European Film Awards honor Antonio Banderas, Juliette Binoche, and The Favourite
Saturday, December 7, 2019 at 4:21PM
NATHANIEL R in Antonio Banderas, Cold War, EFA, Juliette Binoche, Pain & Glory, Portrait of a Lady on Fire, Production Design, The Favourite, Werner Herzog

True giants of cinema gathered in Berlin today for the annual European Film Awards. It was honestly a bit overwhelming to see Wim Wenders, Juliette Binoche, Claire Denis, and Pedro Almodóvar all sitting side by side in the front row. How to even imagine the cinema without them? 

In a surreal sort of way, what was happening on stage was even more overwhelming... but for its inexplicable surreality (more on that in a bit) and its time travelling nature.Regarding the latter due to the indifferent nature of release dates across borders the overall champ was The Favourite which had its American awards run a full year ago. 

The winners and more commentary follows.

Costuming goddess Sandy Powell and the producers of The Favourite

FILM The Favourite
COMEDY  The Favourite...
PEOPLE'S CHOICE AWARD Cold War
DIRECTOR
Yorgos Lanthimos, The Favourite
ACTRESS Olivia Colman, The Favourite

It was a huge night for the best film of 2018 as The Favourite took four of the top prizes and also some craft awards for good measure.

 
ACTOR Antonio Banderas, Pain & Glory
Claes Bang, who won the Best Actor EFA for The Square a few years back did a beautiful job extolling the virtues of the nominees, most of whom seemed to be in the house. The winner was Antonio Banderas, who was between performances of A Chorus Line, in his new theater. In a moving speech he said "Almodóvar is a miracle that happened to me" -- they met 40 whole years ago. The EFAs then handed Almodóvar the statue to take back to Banderas when he returned to Spain.

SCREENPLAY Celine Sciamma, Portrait of a Lady on Fire
In something of a surprise, given that the film missed a Best Film nomination, Sciamma took screenplay. We haven't written much about the film (which is playing its Qualifying Week of release even as we speak in NY and LA) but trust that its screenplay is one of its greatest achievements. It's so clever but not in a self conscious way. GO SEE IT.

COSTUME DESIGN The Favourite
CINEMATOGRAPHY The Favourite
HAIR & MAKEUP The Favourite
EDITING The Favourite

PRODUCTION DESIGN Pain and Glory
The clip reel accompanying Pain & Glory's win was all about the cave home of the flashback sequences. That was quite a set. But I'll admit the win surprised me since the other main set (in the present tense) is actually Almodóvar's real home!


SCORE System Crasher
SHORT FILM The Christmas Gift
ANIMATED FEATURE Bunuel and Labyrinth of the Turtles
DOCUMENTARY For Sama
CO-PRODUCTION AWARD Ankica Juric Tilic
DISCOVERY Les Miserables
Ladj Ly said his English was terrible and quickly moved to French for his acceptance speech. Why didn't more people do this rather than struggle through English?

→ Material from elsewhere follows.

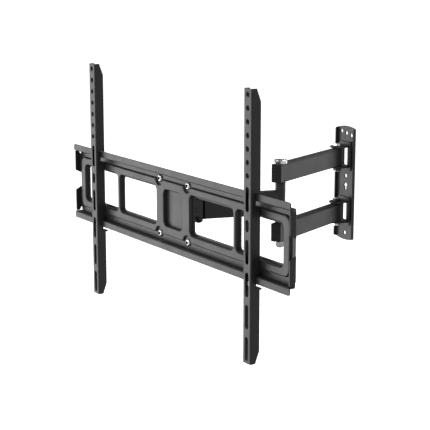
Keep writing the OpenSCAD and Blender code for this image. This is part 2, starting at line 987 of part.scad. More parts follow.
wall_plate();
upper_clevis();
lower_clevis();
upper_pivot_bolt();
lower_pivot_bolt();
upper_pivot_nut();
lower_pivot_nut();
wall_pivot_washers();
upper_arm();
lower_arm();
upper_arm_bushes();
lower_arm_bushes();
upper_arm_end_cap();
lower_arm_end_cap();
upper_elbow_sleeve();
lower_elbow_sleeve();
elbow_bolt();
elbow_nut();
elbow_washers();
elbow_tube();
elbow_bushes();
front_arm();
head_bolt();
head_nut();
head_washers();
head_post();
head_bushes();
head_bracket();
tilt_tube();
tilt_bracket();
tilt_bolt();
tilt_nut();
tilt_washers();
tv_plate();
plate_bolts();
plate_nuts();
plate_spacers();
left_rail();
right_rail();
left_lock_bracket();
right_lock_bracket();
left_lock_screw();
right_lock_screw();
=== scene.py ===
import json
import math
import bpy
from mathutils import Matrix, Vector


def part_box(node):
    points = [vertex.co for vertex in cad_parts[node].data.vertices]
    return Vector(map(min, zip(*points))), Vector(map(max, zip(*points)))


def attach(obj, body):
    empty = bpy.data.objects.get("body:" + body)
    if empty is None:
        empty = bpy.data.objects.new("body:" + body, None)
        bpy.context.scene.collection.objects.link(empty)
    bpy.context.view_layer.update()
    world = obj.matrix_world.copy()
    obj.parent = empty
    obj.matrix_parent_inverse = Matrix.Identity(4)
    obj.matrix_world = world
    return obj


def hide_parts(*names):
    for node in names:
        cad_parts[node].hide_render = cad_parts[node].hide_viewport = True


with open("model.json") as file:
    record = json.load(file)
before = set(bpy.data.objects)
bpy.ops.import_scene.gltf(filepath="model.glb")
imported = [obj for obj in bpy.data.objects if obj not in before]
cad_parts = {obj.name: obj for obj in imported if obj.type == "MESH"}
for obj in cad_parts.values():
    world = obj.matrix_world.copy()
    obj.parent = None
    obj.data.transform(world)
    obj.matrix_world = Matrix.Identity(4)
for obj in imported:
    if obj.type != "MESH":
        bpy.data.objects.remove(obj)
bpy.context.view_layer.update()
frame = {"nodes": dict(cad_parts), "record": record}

nodes = frame["nodes"]
mm = 0.001
quarter = math.pi / 2
third = 2 * math.pi / 3  # of a full turn
touch = 0.01 * mm  # places nearer than this are the same
bite = 0.5 * mm  # how far welded pieces reach into each other
shy = 0.05 * mm  # a full round end stops this short of half the width
clear = 5 * mm  # how far a cutter stands out of what it cuts


# small helpers for working on one piece at a time

def makeActive(piece):
    bpy.ops.object.select_all(action="DESELECT")
    piece.select_set(True)
    bpy.context.view_layer.objects.active = piece


def named(name):
    piece = bpy.context.object
    piece.name = name
    piece.data.name = name
    return piece


def settle(piece):
    makeActive(piece)
    bpy.ops.object.transform_apply(location=True, rotation=True, scale=True)
    return piece


def addBox(name, low, high):
    bpy.ops.object.select_all(action="DESELECT")
    low, high = Vector(low), Vector(high)
    bpy.ops.mesh.primitive_cube_add(size=1, location=(low + high) / 2)
    piece = named(name)
    piece.scale = high - low
    return settle(piece)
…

SPECIAL AWARD Babylon Berlin
This is the first time the European FILM Awards have honored television and curiously they gave this segment an endless amount of time.

ACHIEVEMENT IN EUROPEAN CINEMA Juliette Binoche
Binoche didn't write a thank you speech because she wanted to 'connect' to the audience. She spent most of her speech talking about the horrifying state of the world and what it means to be an artist. She recalled seeing a play when she was young and feeling so much joy because of the performersand wanting to provide that for other people. She certainly lived that dream! 

 

LIFETIME ACHIEVEMENT Werner Herzog
Herzog's lifetime achievement award involved an entire operatic aria telling his story with lots of injokes to his film titles and a punchline that the aria never mentioned Klaus Kinski (because we wanted to). Herzog clearly enjoyed it. Wim Wenders presented the award and began his speech singing to! "Nothing Compares to You" by Sinead O'Connor. 

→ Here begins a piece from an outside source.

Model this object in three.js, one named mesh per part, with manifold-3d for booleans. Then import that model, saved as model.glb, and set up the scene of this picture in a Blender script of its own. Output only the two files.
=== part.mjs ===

If you didn't watch you'll have to take our word for it that the long absurd aria was one of the most sane things that happened on the stage. The hosts, Germany's Anna Brüggemann and Lithuania's Aistė Diržiūtė were a totally surreal pair, often doing ridiculous things like dressing in dinosaur costumes, speaking in perfect robotic unison while holding hands, or elaborating dancing / posing on the stage while presenting trophies and envelopes. It felt closer to tongue-in-cheek performance art than awards show hosting. At first it seemed terrible but by the end we chose to totally admire their fierce committment to their choices. 



PEOPLE'S CHOICE AWARD Cold War
Pawel Pawlikowski was humble and self-deprecating thanking everyone who promoted the film and admitting that audiences had mostly avoided his work up until now. Haha.

 

Do you like the choices of the winners?